--- Start of DATASET EXCERPT ---

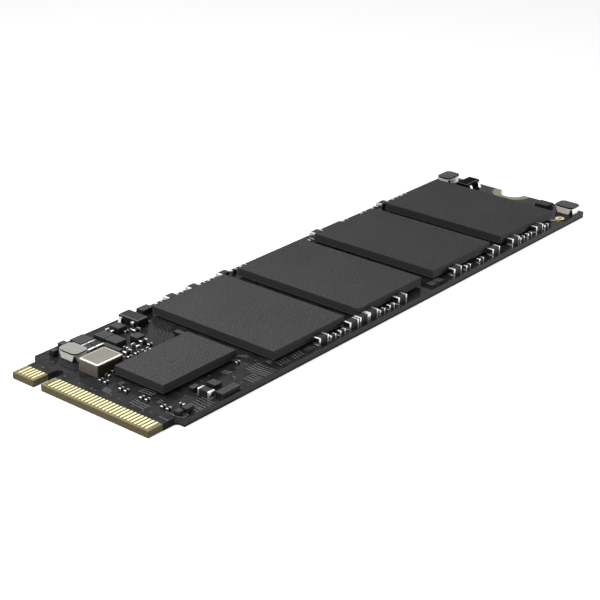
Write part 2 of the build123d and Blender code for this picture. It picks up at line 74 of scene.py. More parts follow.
def linear(hex_colour):
    """Turn an sRGB hex colour into linear red, green and blue."""
    channels = []
    for start in (1, 3, 5):
        value = int(hex_colour[start:start + 2], 16) / 255
        channels.append(value / 12.92 if value <= 0.04045 else ((value + 0.055) / 1.055) ** 2.4)
    return tuple(channels)


def length(name, description, millimetres):
    """A length that the user can change, shown in the scene's units."""
    return bpy.props.FloatProperty(
        name=name, description=description, default=millimetres * MM, min=0, precision=5,
        subtype="DISTANCE", unit="LENGTH",
    )


def paint(name, description, hex_colour):
    """A colour that the user can change, kept as linear light."""
    return bpy.props.FloatVectorProperty(
        name=name, description=description, default=linear(hex_colour), size=3, min=0, max=1, subtype="COLOR")


class DriveSizes(bpy.types.PropertyGroup):
    """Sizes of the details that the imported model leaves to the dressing."""

    package_edge: length("Package Edge", "Rounding of the large packages", 0.04)
    chip_edge: length("Chip Edge", "Rounding of the small chips", 0.03)
    regulator_edge: length("Regulator Edge", "Rounding of the regulators' bodies", 0.05)
    contact_slope: length("Contact Slope", "How far a contact's sides slope in from its foot", 0.03)
    cap_edge: length("End Cap Edge", "Rounding of the end caps", 0.03)
    cap_wall: length("End Cap Wall", "Thickness of an end cap over the ceramic", 0.02)
    plate_edge: length("Plate Edge", "Rounding of the ferrite plates", 0.05)
    jacket_edge: length("Jacket Edge", "Rounding of the resin blocks", 0.02)
    fillet_reach: length("Solder Reach", "How far solder spreads past a part", 0.14)
    fillet_gap: length("Solder Clearance", "Bare card between solder and the next part", 0.04)
    trace_height: length("Trace Height", "How far a trace stands up under the mask", 0.012)
    trace_width: length("Trace Width", "Width of a trace at its foot", 0.09)
    via_radius: length("Via Radius", "Radius of a covered via's land", 0.14)
    lid_ledge: length("Crystal Ledge", "Width of the crystal's rim outside its lid", 0.12)
    lid_bevel: length("Crystal Bevel", "Width of the slope round the lid", 0.14)
    lid_drop: length("Crystal Rim Drop", "How far the rim lies below the lid", 0.035)


class DriveColours(bpy.types.PropertyGroup):
    """Base colours of the finishes."""

    mask: paint("Solder Mask", "Solder mask over laminate", "#1f1f20")
    # Partly painted highlight: traces are painted much lighter than the mask.
    mask_over_trace_and_highlight: paint("Mask over Traces", "Solder mask over a trace", "#767676")
    mask_over_via: paint("Mask over Vias", "Solder mask over a via", "#484848")
    laminate: paint("Laminate", "Bare laminate", "#857a5c")
    # Painted shade: the darker laminate painted between the contacts.
    contact_gap_shade: paint("Contact Gap", "Laminate between the contacts", "#554d30")
    # Painted shade: the bare tongue's upright edges are painted darker than its face.
    tongue_edge_shade: paint("Tongue Edge", "Routed edge of the bare laminate", "#5f5844")
    card_edge: paint("Card Edge", "Routed edge of the masked card", "#414141")
    # Painted shade on the notch walls, the tongue's sides and the foot of the edges.
    edge_shade: paint("Inked Edge", "Routed edge under mask", "#202021")
    gold: paint("Gold", "Hard gold on the contacts", "#e6dfb0")
    # Painted shade: the colour of the contacts' sloping sides.
    gold_slope_shade: paint("Gold Slope", "Thin gold down the contacts' sides", "#8d8350")
    # Partly painted highlight: the ring's gold is painted nearly white.
    ring_gold_and_highlight: paint("Ring Gold", "Soft gold round the plated hole", "#fff2c4")
    land: paint("Screw Land", "Plated land round the screw notch", "#8e896c")
    epoxy: paint("Moulded Epoxy", "Large packages", "#404040")
    chip_epoxy: paint("Chip Epoxy", "Small chips", "#484849")
    # Painted highlight: the colour painted on the regulators' rounded upper edges.
    edge_highlight: paint("Parting Edge", "Polished upper edge of a regulator", "#6a6a6a")
    dark_epoxy: paint("Dark Epoxy", "Regulator at the screw end", "#101010")
    tin: paint("Tin Plate", "Tin on terminals, pads and leads", "#e6e6e3")
    solder: paint("Solder", "Reflowed solder", "#6e6e6e")
    wetted_end: paint("Wetted End", "End face of a capacitor, dulled by solder", "#a2a2a0")
    can: paint("Crystal Can", "Crystal's lid", "#8a867b")
    # Painted shade: both side colours of the can are painted darker than its lid.
    can_side_shade: paint("Crystal Side", "Can's sides across the rolling lines", "#7d786b")
    can_flank_shade: paint("Crystal Flank", "Can's sides along the rolling lines", "#3b372e")
    # Painted highlight: the lid's sloping edge is painted pale.
    can_edge_highlight: paint("Crystal Edge", "Burnished slope round the lid", "#d5d1c6")
    ceramic: paint("Capacitor Ceramic", "Capacitors' ceramic", "#2e2d2c")
    glaze: paint("Resistor Glaze", "Resistors' glaze", "#2a2a2b")
    # Painted highlight: this plate is painted lighter than the two far ones, which are the same ferrite.
    ferrite: paint("Ferrite", "Plate of the inductor by the connector", "#908e89")
    # Painted shade: these plates are painted darker than the one by the connector.
    far_ferrite_and_shade: paint("Dark Ferrite", "Plates of the two far inductors", "#4c4a44")
    # Painted shade: the colour of the ferrite's sides and of the edges that turn away from the top.
    ferrite_side_shade: paint("Ferrite Side", "Unground sides of the ferrite", "#1d1b17")
    resin: paint("Jacket Resin", "Inductors' resin blocks", "#f4f1ea")
    # Painted shade: the colour painted on the resin blocks' cut corners.
    resin_corner_shade: paint("Jacket Corner", "Cut corners of the resin blocks", "#2b2721")


def settings():
    """The sizes and the colours in use."""
    scene = bpy.context.scene
    return scene.drive_sizes, scene.drive_colours


# Materials

# How much the bands of every wave texture waver
WAVERING = {"Distortion": 0.6, "Detail": 1.0}


def add(tree, kind, *inputs, **options):
    """Add a node with its settings and links. Inputs are given in order, or by name with a capital letter first
    and underscores for spaces. Each is a value, a socket, or a node, which stands for its first output in use."""
    node = tree.nodes.new("ShaderNode" + kind)
    given = dict(enumerate(inputs))
    for name, value in options.items():
        if name[0].isupper():
            given[name.replace("_", " ")] = value
        else:
            setattr(node, name, value)
    for name, value in given.items():
        if isinstance(value, bpy.types.Node):
            value = next(output for output in value.outputs if output.enabled)
        if isinstance(value, bpy.types.NodeSocket):
            tree.links.new(value, node.inputs[name])
        else:
            node.inputs[name].default_value = value
    return node


def empty_tree(owner):
    """The node tree of a material or a world, emptied."""
    owner.use_nodes = True
    owner.node_tree.nodes.clear()
    return owner.node_tree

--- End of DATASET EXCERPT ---

▸ **TASK BRIEF**
Reproduce the material above exactly; please quote every line of it.

▸ **OUTPUT FOR THIS EXERCISE**
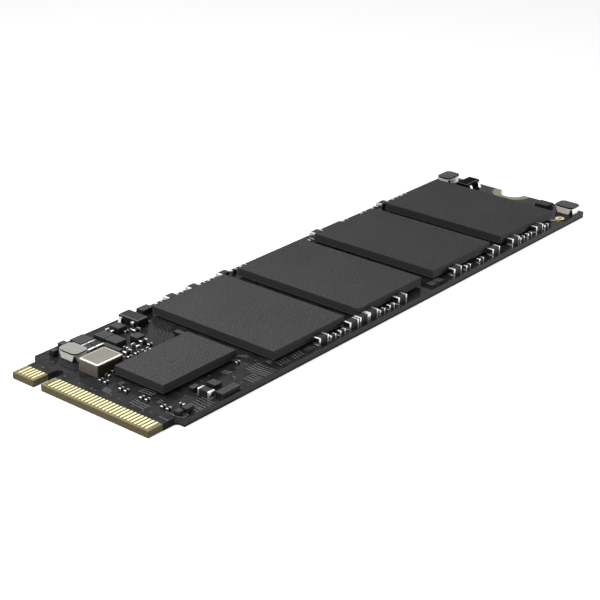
Write part 2 of the build123d and Blender code for this picture. It picks up at line 74 of scene.py. More parts follow.
def linear(hex_colour):
    """Turn an sRGB hex colour into linear red, green and blue."""
    channels = []
    for start in (1, 3, 5):
        value = int(hex_colour[start:start + 2], 16) / 255
        channels.append(value / 12.92 if value <= 0.04045 else ((value + 0.055) / 1.055) ** 2.4)
    return tuple(channels)


def length(name, description, millimetres):
    """A length that the user can change, shown in the scene's units."""
    return bpy.props.FloatProperty(
        name=name, description=description, default=millimetres * MM, min=0, precision=5,
        subtype="DISTANCE", unit="LENGTH",
    )


def paint(name, description, hex_colour):
    """A colour that the user can change, kept as linear light."""
    return bpy.props.FloatVectorProperty(
        name=name, description=description, default=linear(hex_colour), size=3, min=0, max=1, subtype="COLOR")


class DriveSizes(bpy.types.PropertyGroup):
    """Sizes of the details that the imported model leaves to the dressing."""

    package_edge: length("Package Edge", "Rounding of the large packages", 0.04)
    chip_edge: length("Chip Edge", "Rounding of the small chips", 0.03)
    regulator_edge: length("Regulator Edge", "Rounding of the regulators' bodies", 0.05)
    contact_slope: length("Contact Slope", "How far a contact's sides slope in from its foot", 0.03)
    cap_edge: length("End Cap Edge", "Rounding of the end caps", 0.03)
    cap_wall: length("End Cap Wall", "Thickness of an end cap over the ceramic", 0.02)
    plate_edge: length("Plate Edge", "Rounding of the ferrite plates", 0.05)
    jacket_edge: length("Jacket Edge", "Rounding of the resin blocks", 0.02)
    fillet_reach: length("Solder Reach", "How far solder spreads past a part", 0.14)
    fillet_gap: length("Solder Clearance", "Bare card between solder and the next part", 0.04)
    trace_height: length("Trace Height", "How far a trace stands up under the mask", 0.012)
    trace_width: length("Trace Width", "Width of a trace at its foot", 0.09)
    via_radius: length("Via Radius", "Radius of a covered via's land", 0.14)
    lid_ledge: length("Crystal Ledge", "Width of the crystal's rim outside its lid", 0.12)
    lid_bevel: length("Crystal Bevel", "Width of the slope round the lid", 0.14)
    lid_drop: length("Crystal Rim Drop", "How far the rim lies below the lid", 0.035)


class DriveColours(bpy.types.PropertyGroup):
    """Base colours of the finishes."""

    mask: paint("Solder Mask", "Solder mask over laminate", "#1f1f20")
    # Partly painted highlight: traces are painted much lighter than the mask.
    mask_over_trace_and_highlight: paint("Mask over Traces", "Solder mask over a trace", "#767676")
    mask_over_via: paint("Mask over Vias", "Solder mask over a via", "#484848")
    laminate: paint("Laminate", "Bare laminate", "#857a5c")
    # Painted shade: the darker laminate painted between the contacts.
    contact_gap_shade: paint("Contact Gap", "Laminate between the contacts", "#554d30")
    # Painted shade: the bare tongue's upright edges are painted darker than its face.
    tongue_edge_shade: paint("Tongue Edge", "Routed edge of the bare laminate", "#5f5844")
    card_edge: paint("Card Edge", "Routed edge of the masked card", "#414141")
    # Painted shade on the notch walls, the tongue's sides and the foot of the edges.
    edge_shade: paint("Inked Edge", "Routed edge under mask", "#202021")
    gold: paint("Gold", "Hard gold on the contacts", "#e6dfb0")
    # Painted shade: the colour of the contacts' sloping sides.
    gold_slope_shade: paint("Gold Slope", "Thin gold down the contacts' sides", "#8d8350")
    # Partly painted highlight: the ring's gold is painted nearly white.
    ring_gold_and_highlight: paint("Ring Gold", "Soft gold round the plated hole", "#fff2c4")
    land: paint("Screw Land", "Plated land round the screw notch", "#8e896c")
    epoxy: paint("Moulded Epoxy", "Large packages", "#404040")
    chip_epoxy: paint("Chip Epoxy", "Small chips", "#484849")
    # Painted highlight: the colour painted on the regulators' rounded upper edges.
    edge_highlight: paint("Parting Edge", "Polished upper edge of a regulator", "#6a6a6a")
    dark_epoxy: paint("Dark Epoxy", "Regulator at the screw end", "#101010")
    tin: paint("Tin Plate", "Tin on terminals, pads and leads", "#e6e6e3")
    solder: paint("Solder", "Reflowed solder", "#6e6e6e")
    wetted_end: paint("Wetted End", "End face of a capacitor, dulled by solder", "#a2a2a0")
    can: paint("Crystal Can", "Crystal's lid", "#8a867b")
    # Painted shade: both side colours of the can are painted darker than its lid.
    can_side_shade: paint("Crystal Side", "Can's sides across the rolling lines", "#7d786b")
    can_flank_shade: paint("Crystal Flank", "Can's sides along the rolling lines", "#3b372e")
    # Painted highlight: the lid's sloping edge is painted pale.
    can_edge_highlight: paint("Crystal Edge", "Burnished slope round the lid", "#d5d1c6")
    ceramic: paint("Capacitor Ceramic", "Capacitors' ceramic", "#2e2d2c")
    glaze: paint("Resistor Glaze", "Resistors' glaze", "#2a2a2b")
    # Painted highlight: this plate is painted lighter than the two far ones, which are the same ferrite.
    ferrite: paint("Ferrite", "Plate of the inductor by the connector", "#908e89")
    # Painted shade: these plates are painted darker than the one by the connector.
    far_ferrite_and_shade: paint("Dark Ferrite", "Plates of the two far inductors", "#4c4a44")
    # Painted shade: the colour of the ferrite's sides and of the edges that turn away from the top.
    ferrite_side_shade: paint("Ferrite Side", "Unground sides of the ferrite", "#1d1b17")
    resin: paint("Jacket Resin", "Inductors' resin blocks", "#f4f1ea")
    # Painted shade: the colour painted on the resin blocks' cut corners.
    resin_corner_shade: paint("Jacket Corner", "Cut corners of the resin blocks", "#2b2721")


def settings():
    """The sizes and the colours in use."""
    scene = bpy.context.scene
    return scene.drive_sizes, scene.drive_colours


# Materials

# How much the bands of every wave texture waver
WAVERING = {"Distortion": 0.6, "Detail": 1.0}


def add(tree, kind, *inputs, **options):
    """Add a node with its settings and links. Inputs are given in order, or by name with a capital letter first
    and underscores for spaces. Each is a value, a socket, or a node, which stands for its first output in use."""
    node = tree.nodes.new("ShaderNode" + kind)
    given = dict(enumerate(inputs))
    for name, value in options.items():
        if name[0].isupper():
            given[name.replace("_", " ")] = value
        else:
            setattr(node, name, value)
    for name, value in given.items():
        if isinstance(value, bpy.types.Node):
            value = next(output for output in value.outputs if output.enabled)
        if isinstance(value, bpy.types.NodeSocket):
            tree.links.new(value, node.inputs[name])
        else:
            node.inputs[name].default_value = value
    return node


def empty_tree(owner):
    """The node tree of a material or a world, emptied."""
    owner.use_nodes = True
    owner.node_tree.nodes.clear()
    return owner.node_tree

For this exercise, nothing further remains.